EIS or VCT? The differences and similarities

  • Describe why VCTs and EIS investments are so popular
  • Describe some of the tax advantages of VCTs and EIS investments
  • List some of the differences between EIS and VCTs

This means a VCT investment has a value as a pension’s companion, particularly for clients close to or in retirement. 

What distinguishes VCT from EIS is that any dividends paid are completely tax-free therefore many advisers use them in retirement planning to provide investors with a regular tax-free yield.

VCT investments come with increased risk, which means they should be only part of an investment mix.

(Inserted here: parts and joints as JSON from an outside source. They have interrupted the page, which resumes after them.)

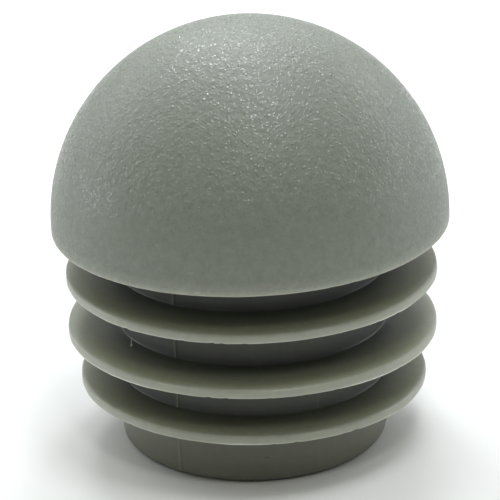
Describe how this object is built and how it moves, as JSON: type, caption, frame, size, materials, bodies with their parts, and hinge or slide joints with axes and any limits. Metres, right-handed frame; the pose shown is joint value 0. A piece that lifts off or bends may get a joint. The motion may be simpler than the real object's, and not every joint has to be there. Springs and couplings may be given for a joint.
{
  "type": "domed tube end cap",
  "caption": "Domed plastic end cap for a round tube: a grained hemispherical head on a hollow stem with thin flexible disc fins that grip the bore.",
  "frame": {"origin": "centre of the seat, the flat ring under the head that meets the tube's end", "axes": "+Z along the cap's axis, from the stem towards the top of the head"},
  "size_m": [0.032, 0.032, 0.0349],
  "materials": {
    "grey_polyethylene": "moulded grey polyethylene, spark-eroded grain on the head, satin on the stem and fins"
  },
  "bodies": {
    "root": {"end_cap": "grey_polyethylene"}
  },
  "joints": []
}
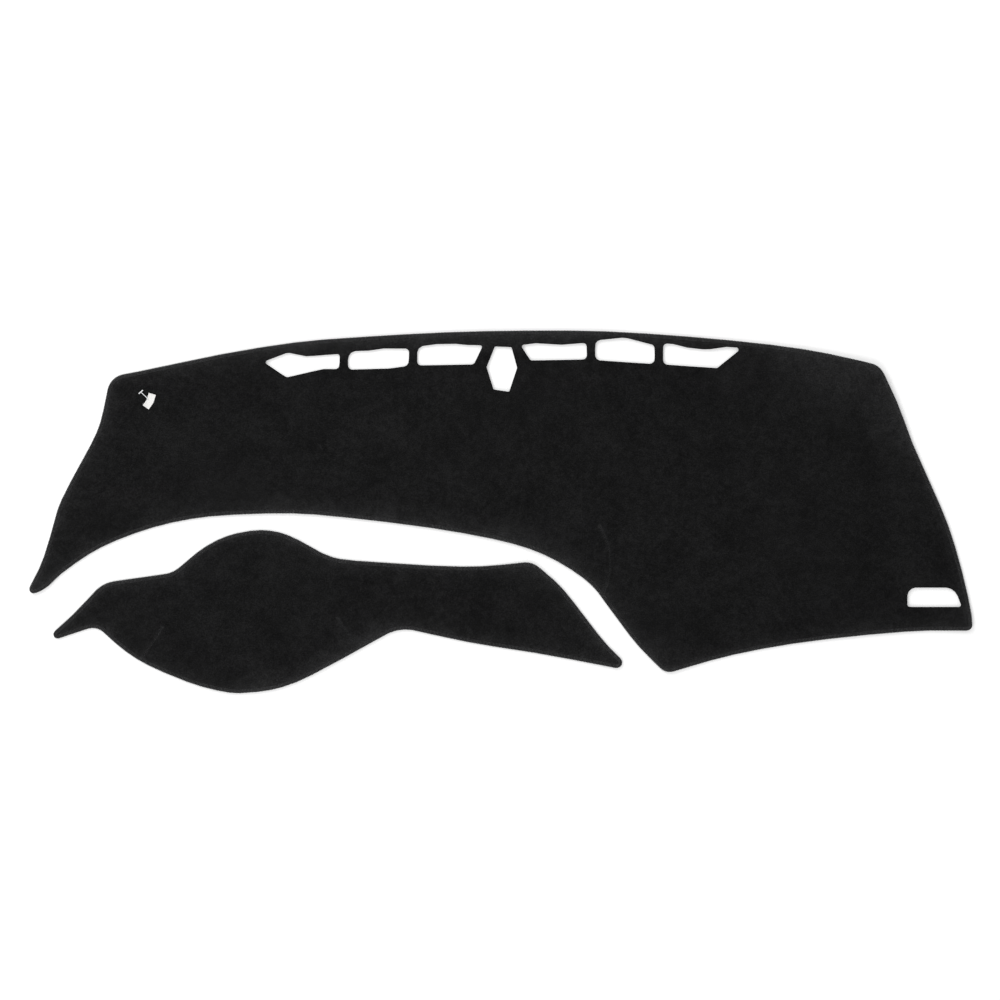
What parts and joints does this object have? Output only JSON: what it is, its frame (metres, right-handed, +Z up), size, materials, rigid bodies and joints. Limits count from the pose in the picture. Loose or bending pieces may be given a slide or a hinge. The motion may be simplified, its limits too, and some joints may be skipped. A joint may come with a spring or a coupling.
{
  "type": "dashboard cover mat",
  "caption": "Flat black felt mat for a car dashboard, cut in a main mat with vent and side cut-outs and a separate hood mat, with overlocked edges and sewn darts.",
  "frame": {"origin": "on the underside of the main mat, at the middle of the two pieces as they lie side by side", "axes": "+X along the dashboard, +Y towards the windshield, +Z up, out of the visible face"},
  "size_m": [1.4151, 0.5447, 0.0065],
  "materials": {
    "felt": "matt black needled felt with a fine short grain",
    "binding_thread": "black overlock thread, slightly lighter than the felt",
    "seam_thread": "black sewing thread in a closed dart",
    "label": "blank white woven tape",
    "pin_plastic": "clear to milky moulded plastic"
  },
  "bodies": {
    "root": {"main_mat": "felt", "main_mat_binding": "binding_thread", "main_mat_dart_seam": "seam_thread", "tag_label": "label", "tag_pin": "pin_plastic", "hood_mat": "felt", "hood_mat_binding": "binding_thread", "hood_mat_left_dart_seam": "seam_thread", "hood_mat_right_dart_seam": "seam_thread"}
  },
  "joints": []
}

Clients who draw from a combination of Isas, pensions, VCT income and unwrapped savings can make use of basic personal allowance, savings allowance, CGT annual exemption, VCT tax-free allowance and the 25 per cent tax-free pension allowance to significantly reduce and even eliminate any tax payments in retirement.  

VCT benefits in short 

Allowance: up to £200,000 can be invested each year. Investments must be held for at least five years.

  • Upfront income tax relief at 30 per cent
  • Tax-free capital gains on the sale of shares
  • No income tax payable on dividends.

EIS – additional tax reliefs, a capital growth play

Clients can invest up to £1m per tax year in EIS. This is five times more than the annual maximum for VCT investments.

If they invest in “knowledge-intensive” companies that fulfil a set of government-approved guidelines, then the allowance doubles to £2m.

This may be a factor in deciding which route to take. Remember, though, that it is possible to invest in VCT and EIS in the same year.

EIS investors enjoy the same 30 per cent income tax relief on their investments.

Some – or all – of that relief can also be carried back to apply to earnings in the previous tax year (which is not the case with VCT investments). EIS investors have the additional ability to defer a capital gains tax (CGT) liability. As with VCTs, all EIS gains are tax-free. 

These benefits mean EIS can be especially helpful if a client has just sold a business or received a generous bonus and is being hit with a big capital gains or income tax bill (or was hit during the previous year). Alternatively, a client may be disposing of some long-held assets and facing a CGT bill.

In retirement planning EIS tends to be more useful in the accumulation phase, when clients are probably less focussed on income. Clients may be at risk of breaching a lifetime allowance or might have been affected by the tapering effect on pension contributions, restricting how much they can save.

EIS money has to be invested for only three years to qualify for these benefits (compared with five years for VCT), but clients should expect to be invested longer.

Many prefer to invest in a professionally managed EIS fund that itself will invest in a portfolio of perhaps six to eight qualifying companies.